The early 20th century saw a rise in the popularity of tango. The original Argentine tango was widely perceived by the American public as vulgar, and a modified North American version developed, which became one of the international standard forms of the dance alongside the Argentine original.

Cuban and Puerto Rican migrants brought styles such as the mambo, cha-cha-chá, and later salsa to U.S. cities including New York, Miami, and Los Angeles, where they became popular in both Latino and mainstream communities.

The mambo craze of the 1950s, led by bandleaders such as Pérez Prado, was followed by the cha-cha-chá, introduced by Cuban violinist Enrique Jorrín. Both dances were widely featured in nightclubs, on television, and in touring shows, helping to integrate Latin rhythms into American popular culture.
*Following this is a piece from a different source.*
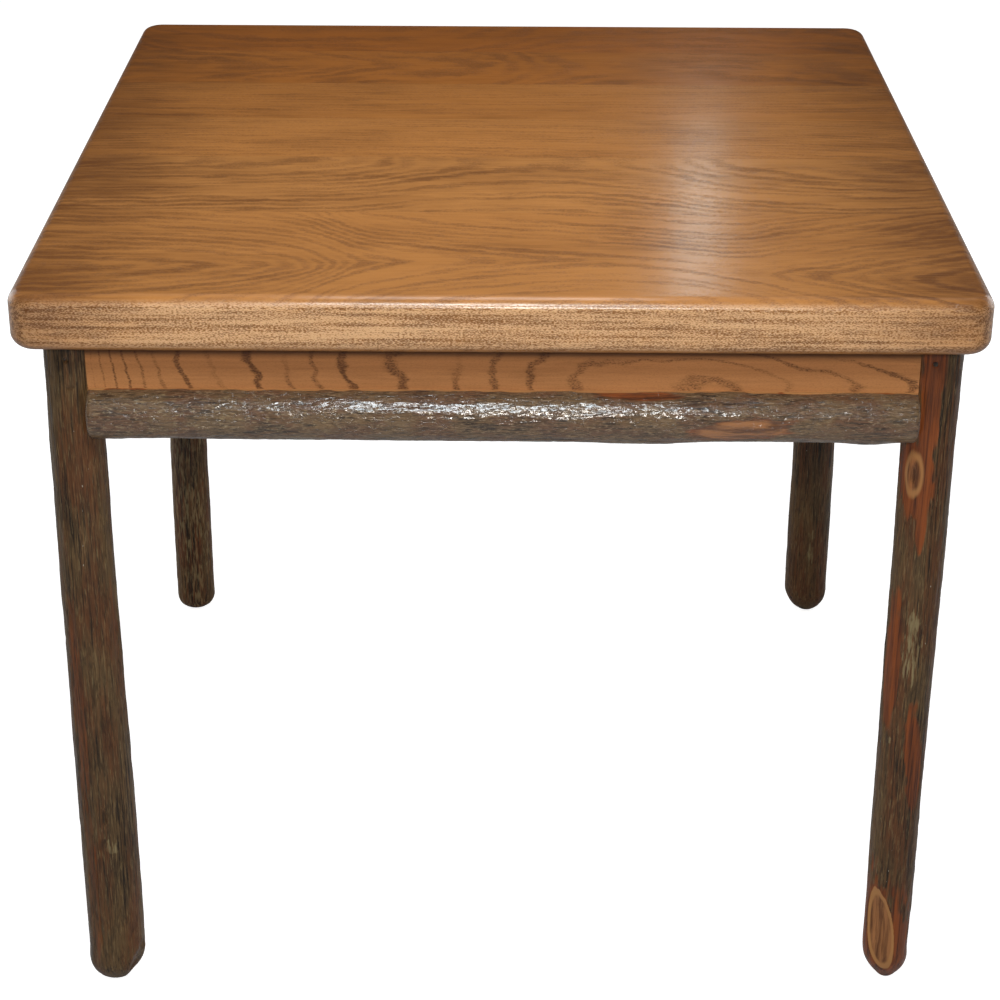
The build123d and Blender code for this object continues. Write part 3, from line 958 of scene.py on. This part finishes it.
def opened_bark(g, rough, peel, streak, flake, vein):
    """Whole bark's colours, with those of what lies under it where it is peeled, cut or knotty."""
    wood = g.attribute("wood")
    knot = g.attribute("knot")
    inner = g.blend(g.rise(vein + streak * 0.9, -0.3, 0.2), INNER_BARK_DARK, INNER_BARK_LIGHT)
    heart = g.blend(g.rise(vein + streak * 0.6, -0.18, 0.15), HEART_DARK, HEART_LIGHT)
    tone = g.blend(g.rise(peel + streak * 0.9 + flake * 0.5, 0.15, 0.95), rough, inner)
    tone = g.blend(g.rise(peel, 1.15, 1.5), tone, SAPWOOD_TONE)
    tone = g.blend(g.rise(peel + streak, 2.5, 3.3), tone, heart)
    tone = g.blend(g.rise(wood + streak * 0.6, 0.3, 0.9), tone, heart)
    tone = g.blend((1 - g.rise(knot, 0.6, 0.9)) * 0.7, tone, heart)
    tone = g.blend(g.band(knot, 0.55, 0.8, 0.85, 1.1) * 0.75, tone, SAPWOOD_TONE)
    return g.blend((1 - g.rise(knot + streak, 0.1, 0.6)) * 0.8, tone, KNOT_HEART)


def bark(name, axes, look):
    """Varnished hickory bark, and what lies under it where it is cut or peeled."""
    g = Graph(bpy.data.materials.new(name))
    along, side, out = g.place(axes)
    along = along * look.chop

    def lumps(along_rate, side_rate, detail, roughness=0.5):
        """Noise with this many lumps per metre along the stick and to both its sides."""
        return g.noise(along * along_rate, side * side_rate, out * side_rate, detail, roughness)

    streak = lumps(30, 520, 4, 0.65)
    fine = lumps(110, 1300, 3, 0.6)
    flake = lumps(85, 400, 3, 0.6)
    split = g.math("ABSOLUTE", lumps(42, 330, 2))
    vein = lumps(11, 170, 3)
    cloud = lumps(9, 34, 3)
    patch = g.noise(along * 13 + 7, side * 48, out * 48, detail=3)
    ripple = lumps(60, 300, 2)
    lichen = g.rise(lumps(10, 110, 1), 0.02, 0.2)
    # Flecks: partly painted glints of the varnish, partly lichen, thicker where lichen grows.
    lichen_and_glint_fleck = lumps(300, 560, 1) + lichen * 0.1
    crack = (1 - g.rise(split, 0.0, 0.04)) * g.rise(cloud + streak * 0.5, -0.1, 0.1)
    peel = g.attribute("peel")
    rough = rough_bark(g, look, streak, fine, flake, cloud, patch, crack, lichen_and_glint_fleck)
    tone = opened_bark(g, rough, peel, streak, flake, vein)

    height = flake * 0.7 + streak * 0.4 + fine * 0.25 - crack * 0.2
    height = height * (1 - 0.7 * g.rise(peel, 0.3, 0.9))
    varnish = ripple * 0.55 + flake * 0.15 - crack * 0.25
    return g.finish(
        tone, BARK_ROUGHNESS + fine * 0.3, height, BARK_RELIEF, varnish,
        Coat_Weight=look.coat, Coat_Roughness=BARK_COAT_ROUGHNESS, Specular_IOR_Level=look.shine,
    )


def steel(name, dark, light):
    """Plain steel, dulled in clouds."""
    g = Graph(bpy.data.materials.new(name))
    x, y, z = g.place("XYZ")
    cloud = g.noise(x * 300, y * 300, z * 300, detail=4)
    tone = g.blend(g.rise(cloud, -0.2, 0.2), dark, light)
    return g.finish(tone, STEEL_ROUGHNESS + cloud * 0.3, cloud, STEEL_RELIEF, Metallic=1.0)


# ---- the table's pieces ----


def give(node, material):
    """A CAD node keeps its shape and takes this material."""
    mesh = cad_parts[node].data
    mesh.materials.clear()
    mesh.materials.append(material)


def dress_top():
    for number, grain in enumerate(TOP_GRAINS, 1):
        give(f"top_board_{number}", oak(f"oak_board_{number}", grain, TOP_FINISH))


def dress_aprons():
    for node, axes, seed in (
        ("apron_front", "XZY", 2.0),
        ("apron_back", "XZY", 14.0),
        ("apron_left", "YZX", 25.0),
        ("apron_right", "YZX", 38.0),
    ):
        low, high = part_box(node)
        along, _, through = ("XYZ".index(axis) for axis in axes)
        length = (low[along], high[along])
        face = max(low[through], high[through], key=abs)
        thickness = high[through] - low[through]
        grain = apron_grain(axes, length, face, thickness, high.z, seed)
        give(node, oak(f"oak_{node}", grain, APRON_FINISH))


def dress_inside():
    """The blocks and tongues of plain oak, and the steel."""
    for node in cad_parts:
        if node.startswith("corner_block") or node == "top_splines":
            low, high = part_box(node)
            grain = Grain(
                "XYZ", (low.x, high.x), high.z, high.z - low.z,
                pith=((0, 0.9), (1, 0.92)), depth=((0, 0.05), (1, 0.08)), drift=((0, 0), (1, 0.01)),
                spacing=0.004, wobble=0.002, contrast=0.6, seed=low.x * 9,
            )
            give(node, oak(f"plain_{node}", grain, PLAIN_FINISH))
    give("tenon_nails", steel("blued_steel", colour(46, 40, 36), colour(84, 76, 70)))
    metal = steel("steel", colour(112, 106, 98), colour(186, 182, 174))
    for node in ("rail_screws", "block_screws", "top_screws", "top_clips", "clip_screws"):
        give(node, metal)


def dress_hickory():
    pole_bark = bark("bark_poles", "ZXY", POLE_LOOK)
    for node, spec in POLES.items():
        pole(node, spec, pole_bark)
    bark_along_x = bark("bark_rails_x", "XYZ", RAIL_LOOK)
    bark_along_y = bark("bark_rails_y", "YXZ", RAIL_LOOK)
    for node, spec in RAILS.items():
        rail(node, spec, bark_along_x if spec.outwards[0] == 0 else bark_along_y)


# ---- the studio ----

CAMERA_PLACE = (0.0026, -2.4162, 1.5245)
CAMERA_TILT = 25.978
CAMERA_TURN = 0.072
CAMERA_ROLL = 0.294
CAMERA_LENS = 87.216
# How strongly the surroundings light the table from the horizon and from above.
HORIZON = 0.02
ZENITH = 0.24
FLOOR_SIZE = 40
FLOOR_PARTS = 4
FLOOR_GLOW = 0.85


def camera():
    data = bpy.data.cameras.new("camera")
    data.lens = CAMERA_LENS
    eye = bpy.data.objects.new("camera", data)
    eye.matrix_world = (
        Matrix.Translation(CAMERA_PLACE)
        @ Matrix.Rotation(radians(CAMERA_TURN), 4, "Z")
        @ Matrix.Rotation(radians(90 - CAMERA_TILT), 4, "X")
        @ Matrix.Rotation(radians(CAMERA_ROLL), 4, "Z")
    )
    bpy.context.scene.collection.objects.link(eye)
    bpy.context.scene.camera = eye


def lamp(name, place, target, size, watts, tint=(1.0, 1.0, 1.0)):
    """A soft rectangular lamp that faces its target."""
    data = bpy.data.lights.new(name, "AREA")
    data.shape = "RECTANGLE"
    data.size, data.size_y = size
    data.energy = watts
    data.color = tint
    light = bpy.data.objects.new(name, data)
    light.location = place
    light.rotation_euler = (Vector(target) - Vector(place)).to_track_quat("-Z", "Y").to_euler()
    light.visible_camera = False
    bpy.context.scene.collection.objects.link(light)


def floor():
    """A pale floor that looks white to the camera and keeps the table's shadow."""
    g = Graph(bpy.data.materials.new("floor"))
    x, y, z = g.place("XYZ")
    grey = g.blend(g.noise(x * 2, y * 2, z) + 0.5, colour(206, 206, 206), colour(212, 212, 212))
    g.feed(g.shader.inputs["Base Color"], grey)
    g.feed(g.shader.inputs["Roughness"], 0.9)
    g.feed(g.shader.inputs["Emission Color"], (1.0, 1.0, 1.0, 1.0))
    seen = g.node("LightPath", {}, output="Is Camera Ray")
    g.feed(g.shader.inputs["Emission Strength"], seen * FLOOR_GLOW)
    bpy.ops.mesh.primitive_grid_add(
        size=FLOOR_SIZE, x_subdivisions=FLOOR_PARTS, y_subdivisions=FLOOR_PARTS,
    )
    ground = bpy.context.object
    ground.name = "floor"
    ground.data.materials.append(g.owner)


def surroundings():
    """Soft light that grows towards the zenith. The camera sees plain white."""
    world = bpy.data.worlds.new("studio")
    bpy.context.scene.world = world
    g = Graph(world)
    up = g.place("Z", "Generated")[0]
    level = HORIZON + (ZENITH - HORIZON) * g.rise(up, 0.4, 1.0)
    seen = g.node("LightPath", {}, output="Is Camera Ray")
    sky = g.tree.nodes["Background"]
    sky.inputs["Color"].default_value = (1.0, 1.0, 1.0, 1.0)
    g.feed(sky.inputs["Strength"], g.math("MAXIMUM", level, seen))


def studio():
    camera()
    surroundings()
    floor()
    lamp("front", (0.12, -3.3, 2.12), (0, -0.3, 0.5), (0.4, 0.3), 44, (1.0, 0.97, 0.92))
    lamp("key", (-0.04, -1.50, 1.95), (0, -0.3, 0.7), (0.44, 0.4), 18.5, (0.84, 0.94, 1.0))
    lamp("overhead", (-0.02, -0.20, 1.45), (0, -0.20, 0.76), (0.4, 0.4), 2.8)
    lamp("window", (0.33, 1.5, 1.45), (0.1, -0.1, 0.76), (0.07, 0.36), 0.31, (0.76, 0.97, 1.0))
    lamp("back", (0.3, 2.4, 3.6), (0, 0, 0.5), (2.6, 2.6), 8)
    lamp("back_left", (-2.7, 1.6, 1.15), (0, 0, 0.4), (2.6, 2.0), 42)
    lamp("back_right", (2.7, 1.6, 1.15), (0, 0, 0.4), (2.6, 2.0), 42)
    bpy.context.scene.view_settings.view_transform = "Standard"


dress_top()
dress_aprons()
dress_inside()
dress_hickory()
studio()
By the late 1960s and 1970s, these influences converged into salsa, a hybrid of Cuban, Puerto Rican, and North American elements. Salsa became central to urban Latino nightlife and later spread worldwide through festivals and salsa congresses.

Other Latin American dances also gained strong followings in U.S. social settings. Merengue, originating in the Dominican Republic, became popular in both Caribbean communities and American dance studios due to its simple step pattern and upbeat rhythm. Cumbia, with roots in Colombia, spread widely through Mexican-American and Central American communities and became a staple at Latino social gatherings across the country.

These dances introduced new rhythms and partner techniques to American social dance culture and became important symbols of cultural identity, particularly for Latino communities, while also influencing the broader social dance scene in the United States.